Mother Marla “loved the life” in her religious community and had several assignments on the East Coast including in New York, Pennsylvania, Connecticut, and Washington, D.C. The Parish Visitors are a New York-based congregation that has the charism of being contemplative-missionaries to the home.

But it was during her time in Pennsylvania she began deepening her awareness and affection for her Lebanese heritage as a Maronite Catholic.

Mother Marla was always aware of her Maronite roots. Her mother was from Lebanon and her father’s parents were from Lebanon. There wasn’t a Maronite church near her childhood home in Poughkeepsie, New York, so her family attended a Latin-rite parish. But a Maronite priest would make his way up to the Lebanese community there a few times a year to minister to them. 

During her assignment in Pennsylvania, Mother Marla attended a series of Lenten talks in Scranton at a Maronite church. The speaker for the week was Maronite priest Father Gregory Mansour.

“I was very impressed with his spiritual teachings and I said, ‘This is a man of prayer. This man really practices his priesthood.’ And we struck up a friendship that God used,” she said.

The two would occasionally cross paths and keep in touch over the years. Mother Marla sent Mansour a note of congratulations in 2004 when Pope John Paul II appointed him as bishop for the Eparchy of Saint Maron of Brooklyn.

Mother Marla and Mansour wouldn’t reconnect again until a few years later, in Washington, D.C., where Mother Marla spent a year taking classes at the Dominican House of Studies. 
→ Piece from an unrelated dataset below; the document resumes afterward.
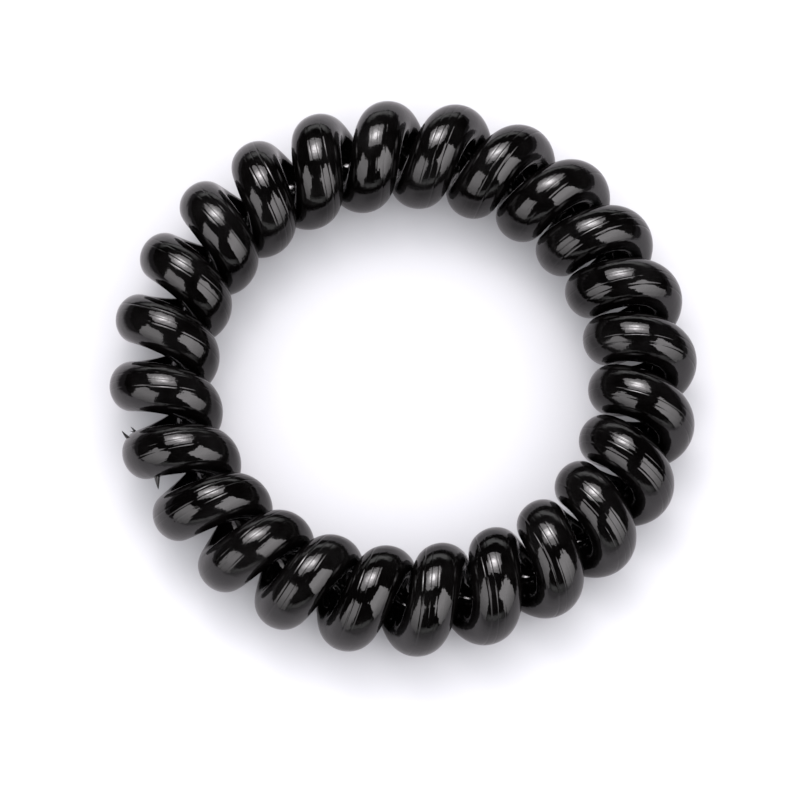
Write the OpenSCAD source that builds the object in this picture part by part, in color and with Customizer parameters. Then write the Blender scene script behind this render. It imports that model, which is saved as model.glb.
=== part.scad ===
// Spiral hair tie: one round strand, wound into a coil, bent round into a ring and welded end to end.
// The ring lies flat on z = 0, each turn on its own lowest point, and z runs through its middle.

/* [Ring] */
// Clear opening across the ring, between its innermost turns
opening_w = 32.7; // [26:0.1:42]
// How uneven the turns lie round the ring: 0 is a perfectly even ring, 1 the real one
uneven_ratio = 1; // [0:0.1:1.5]

/* [Strand] */
// Diameter of the round strand
strand_d = 4.45; // [3.6:0.05:5.6]
// Width of the hollow along the middle of the coil
core_d = 0.9; // [0.5:0.1:3.5]
// Gap between neighbouring turns where they come closest
turn_gap = 0.1; // [0.05:0.05:0.6]

/* [Weld] */
// Height of the ridge round the strand where its ends are welded together
weld_h = 0.15; // [0.05:0.05:0.4]
// Width of that ridge along the strand
weld_w = 1; // [0.6:0.1:2]

/* [Hidden] */
BLACK = [0.04, 0.04, 0.05];

// Sides of the strand's section
SIDE_COUNT = 12;
// Triangles that the whole strand may have, shared out over its turns
TRIANGLE_COUNT = 9600;
// Rows that draw the ridge of the weld
WELD_ROW_COUNT = 5;
// Angle round the coil over which the strand's direction is taken
STEP_ANGLE = 0.36;

// Angle round the ring of the first turn's lowest point
start_angle = 194.3;
// Angle round the coil from that lowest point, up the outside, to the weld
weld_angle = 130;

// The ring isn't quite even: waves that run round it push the turns a little.
// Push along the ring: waves in the ring, angle of a crest, height as a share of one turn's room
spread = [
    [1, 290, 0.040],
    [2, 110, 0.012],
    [3, 110, 0.018],
    [4, 35, 0.010]
];
// Push outwards: waves in the ring, angle of a crest, height as a share of the coil's width
bulge = [
    [2, 160, 0.012],
    [3, 70, 0.006],
    [4, 65, 0.009]
];

coil_w = core_d + 2 * strand_d;
coil_r = (coil_w - strand_d) / 2;
ring_r = (opening_w + coil_w) / 2;
inner_r = ring_r - coil_r;

function total(list) = list * [for (entry = list) 1];
function unit(v) = v / norm(v);

// Sum of a table's waves at angle u of the ring, and its slope there for each whole turn of the ring
function wave(table, u) =
    uneven_ratio * total([
        for (w = table) let (waves = w[0], crest = w[1], height = w[2])
            height * cos(waves * (u - crest))
    ]);
function wave_slope(table, u) =
    uneven_ratio * total([
        for (w = table) let (waves = w[0], crest = w[1], height = w[2])
            -2 * PI * waves * height * sin(waves * (u - crest))
    ]);

// Turns that an even ring would hold with the gap between them, whole ones and a part of one
full_turns = inner_r * sqrt(pow(2 * PI / (strand_d + turn_gap), 2) - pow(1 / coil_r, 2));
// A turn's room at angle u, as a share of an even turn's, and the whole turns that fit the least room
function room(u) =
    (1 + wave_slope(spread, u) / full_turns) * (1 + coil_w * wave(bulge, u) / inner_r);
turns = floor(full_turns * min([for (u = [0:5:355]) room(u)]));

turn_length = 2 * PI * norm([coil_r, ring_r / turns]);
rows_per_turn = 2 * floor(TRIANGLE_COUNT / (4 * SIDE_COUNT * turns));
row_length = turn_length / rows_per_turn;

// Centre of the strand after t turns. It climbs the outside of the coil, crosses the top inwards
// and drops down the inside, while the coil goes counter-clockwise round the ring.
function even_angle(t) = start_angle + 360 * t / turns;
function ring_angle(t) = even_angle(t) + 360 / turns * wave(spread, even_angle(t));
function coil_angle(t) = 360 * t - 90;
function from_axis(t) =
    ring_r + coil_w * wave(bulge, even_angle(t)) + coil_r * cos(coil_angle(t));
function centre(t) = [
    from_axis(t) * cos(ring_angle(t)),
    from_axis(t) * sin(ring_angle(t)),
    coil_w / 2 + coil_r * sin(coil_angle(t))
];

// Direction from the middle of the coil out to the strand's centre
function outward(t) = [
    cos(coil_angle(t)) * cos(ring_angle(t)),
    cos(coil_angle(t)) * sin(ring_angle(t)),
    sin(coil_angle(t))
];

// One row of points round the strand, square to its direction
function row(t, radius) =
    let (
        step = STEP_ANGLE / 360,
        along = unit(centre(t + step) - centre(t - step)),
        out = unit(outward(t) - (outward(t) * along) * along),
        side = cross(along, out)
    )
    [
        for (i = [0:SIDE_COUNT - 1]) let (a = 360 * i / SIDE_COUNT)
            centre(t) + radius * (cos(a) * side + sin(a) * out)
    ];

// Distance along the strand from the weld, and the strand's radius there with the ridge's round hump
function past_weld(t) = (t - weld_angle / 360) * turn_length;
function radius_at(t) =
    strand_d / 2
    + (abs(past_weld(t)) < weld_w / 2 ? weld_h * (1 + cos(360 * past_weld(t) / weld_w)) / 2 : 0);

// Places of the rows, in turns: even ones, except that the weld has closer rows of its own
weld_reach = (weld_w + row_length) / 2;
even_places = [for (k = [0:turns * rows_per_turn - 1]) k / rows_per_turn];
weld_places = [
    for (k = [0:WELD_ROW_COUNT - 1])
        weld_angle / 360 + (k / (WELD_ROW_COUNT - 1) - 0.5) * weld_w / turn_length
];
places = concat(
    [for (t = even_places) if (past_weld(t) < -weld_reach) t],
    weld_places,
    [for (t = even_places) if (past_weld(t) > weld_reach) t]
);

// A closed tube's points and triangles, with the last row joined to the first
function tube_points() = [for (t = places) each row(t, radius_at(t))];
function tube_triangles() = [
    for (k = [0:len(places) - 1], i = [0:SIDE_COUNT - 1])
        let (
            here = k * SIDE_COUNT,
            next = (k + 1) % len(places) * SIDE_COUNT,
            j = (i + 1) % SIDE_COUNT
        )
        each [[here + i, here + j, next + j], [here + i, next + j, next + i]]
];

module strand() {
    color(BLACK) polyhedron(points = tube_points(), faces = tube_triangles(), convexity = 20);
}

strand();
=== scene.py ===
# Spiral hair tie: one glossy black strand, wound into a coil and bent round into a ring, lying on white
import math
import bpy
import mathutils
import numpy as np
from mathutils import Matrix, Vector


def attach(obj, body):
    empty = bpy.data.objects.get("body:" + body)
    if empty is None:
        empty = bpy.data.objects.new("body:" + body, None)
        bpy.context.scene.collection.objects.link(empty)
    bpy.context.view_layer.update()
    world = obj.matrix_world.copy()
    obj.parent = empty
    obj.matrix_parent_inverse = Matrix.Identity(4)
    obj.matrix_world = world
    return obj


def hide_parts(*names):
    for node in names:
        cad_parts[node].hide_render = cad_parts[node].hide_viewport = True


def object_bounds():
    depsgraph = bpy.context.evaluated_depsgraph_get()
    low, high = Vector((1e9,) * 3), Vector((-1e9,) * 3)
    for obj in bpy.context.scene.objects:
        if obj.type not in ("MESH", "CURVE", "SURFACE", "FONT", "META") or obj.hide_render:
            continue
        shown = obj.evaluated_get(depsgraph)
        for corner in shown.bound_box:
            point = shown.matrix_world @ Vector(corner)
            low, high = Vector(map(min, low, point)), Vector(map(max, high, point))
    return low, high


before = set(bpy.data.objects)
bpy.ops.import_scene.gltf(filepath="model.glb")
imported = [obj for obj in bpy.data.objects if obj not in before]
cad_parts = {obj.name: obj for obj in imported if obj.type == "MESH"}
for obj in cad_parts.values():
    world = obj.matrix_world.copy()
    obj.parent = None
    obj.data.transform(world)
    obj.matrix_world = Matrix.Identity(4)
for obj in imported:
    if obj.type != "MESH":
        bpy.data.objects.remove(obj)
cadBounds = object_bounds()
print("frame loaded")


# Makes every row of an array of directions one unit long
def unit(vectors):
    return vectors / np.linalg.norm(vectors, axis=-1, keepdims=True)


# Adds a node to a tree: settings are its own properties, values go into its input sockets
def addNode(tree, kind, values=None, **settings):
    node = tree.nodes.new(kind)
    for key, value in settings.items():
        setattr(node, key, value)
    for socket, value in (values or {}).items():
        node.inputs[socket].default_value = value
    return node


# Adds a Math node whose inputs are numbers or other nodes' outputs
def addMath(tree, operation, *inputs):
    node = tree.nodes.new("ShaderNodeMath")
    node.operation = operation
    for socket, value in zip(node.inputs, inputs):
        if isinstance(value, (int, float)):
            socket.default_value = value
        else:
            tree.links.new(value, socket)
    return node.outputs["Value"]


# Adds a Map Range node: while value goes from fromLow to fromHigh, the result goes from toLow to toHigh.
# Each may be a number or another node's output.
def addRange(tree, value, fromLow, fromHigh, toLow=0.0, toHigh=1.0):
    node = tree.nodes.new("ShaderNodeMapRange")
    for socket, given in zip(node.inputs, (value, fromLow, fromHigh, toLow, toHigh)):
        if isinstance(given, (int, float)):
            socket.default_value = given
        else:
            tree.links.new(given, socket)
    return node.outputs["Result"]


# Adds a Noise node that reads a place, and gives its height from 0 to 1
def addNoise(tree, place, scale, detail, roughness=0.5):
    values = {"Scale": scale, "Detail": detail, "Roughness": roughness}
    node = addNode(tree, "ShaderNodeTexNoise", values)
    tree.links.new(place, node.inputs["Vector"])
    return node.outputs["Fac"]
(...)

Twenty-four years a nun at this point, Mother Marla was not on an assignment at a particular parish, so she chose to attend Mass at the Maronite church in the city, Our Lady of Lebanon Parish.

The priest at the parish approached Mother Marla and asked her if she would head the parish’s religious education program. In her previous assignment, she served as a director of religious education for several years.

“And I said, ‘Oh Father, I’m here for other reasons.’”

But the priest insisted, so Mother Marla took it to prayer, and with the permission of her superior, discerned that God was asking her to head the program. 

She then asked the rector of the Our Lady of Lebanon Maronite Seminary, adjacent to the parish, if she could take some classes to learn more about Maronite spirituality and liturgy to help her with catechesis.

He agreed.

Just a few weeks after she accepted the position, Mother Marla again crossed paths with Bishop Mansour while the prelate was visiting the parish. 

Mansour was happy to hear that Mother Marla was heading the program. But the next thing he said to her would change the course of her life forever.

“He said to me, ‘Sister Marla Marie, would you help me found a Maronite congregation of sisters for our Church?”

“And it was just like that. He just said, ‘Hello, it’s nice to see you. How are you?’ And then the next thing was, ‘Would you found a religious community?’”

Mother Marla was “startled.” But at the same time, she felt “a deep abiding peace.”  

“It was the same peace I had 25 years prior, when I realized my call to be a religious,” she said.

Mother Marla told Mansour she would take his request to prayer and discernment. In time, she agreed and requested leave from her congregation to pursue this vocation.

On June 1, 2008, Sister Marla became Mother Marla Marie, foundress of the Maronite Servants of Christ the Light.

The sisters were founded to “radiate Christ’s love and light to our people,” Mother Marla said. “Our life is rooted in Eucharistic prayer and devotion to the Mother of God."

Fast approaching the community’s 16-year anniversary — or “sweet 16” as Mother Marla calls it — the sisters are involved in a variety of ministries including facilitating conferences and parish missions, teaching catechism classes, leading youth and young adult ministry, bringing solace and prayer to those with grief, and accompanying those passing to the next life.

Sister Therese Touma, 40, joined the congregation in 2010 and Sister Emily Lattouf, 29, joined in 2019.

The sisters encounter and serve more than 1,000 people each year, including hundreds of children and young adults in their several ministries, Mother Marla said. Last year the sisters visited 10 parishes for missions across the Maronite Eparchy of Saint Maron of Brooklyn, which spans from Maine to Florida. 

Sister Emily, who took her first vows in 2023, said that “Mother Marla Marie is an amazing and courageous woman.”

“I admire her courage to leave the world she knew in her previous community to begin this new foundation. I am blessed to have her as a mother-servant, friend, and formator,” she said.

The Maronite Servants are now located in suburban Dartmouth, Massachusetts, located in close proximity to several Maronite parishes and dozens of Roman Catholic parishes where they serve in ministry.

“I keep looking at my life and thinking, ‘Wow, that happened to me?’ Isn’t it amazing how God works? And he does that in your life too, and in everybody’s life. If people stop to look and be attentive, we can see that the Holy Spirit is always acting. We just have to give him room,” Mother Marla said.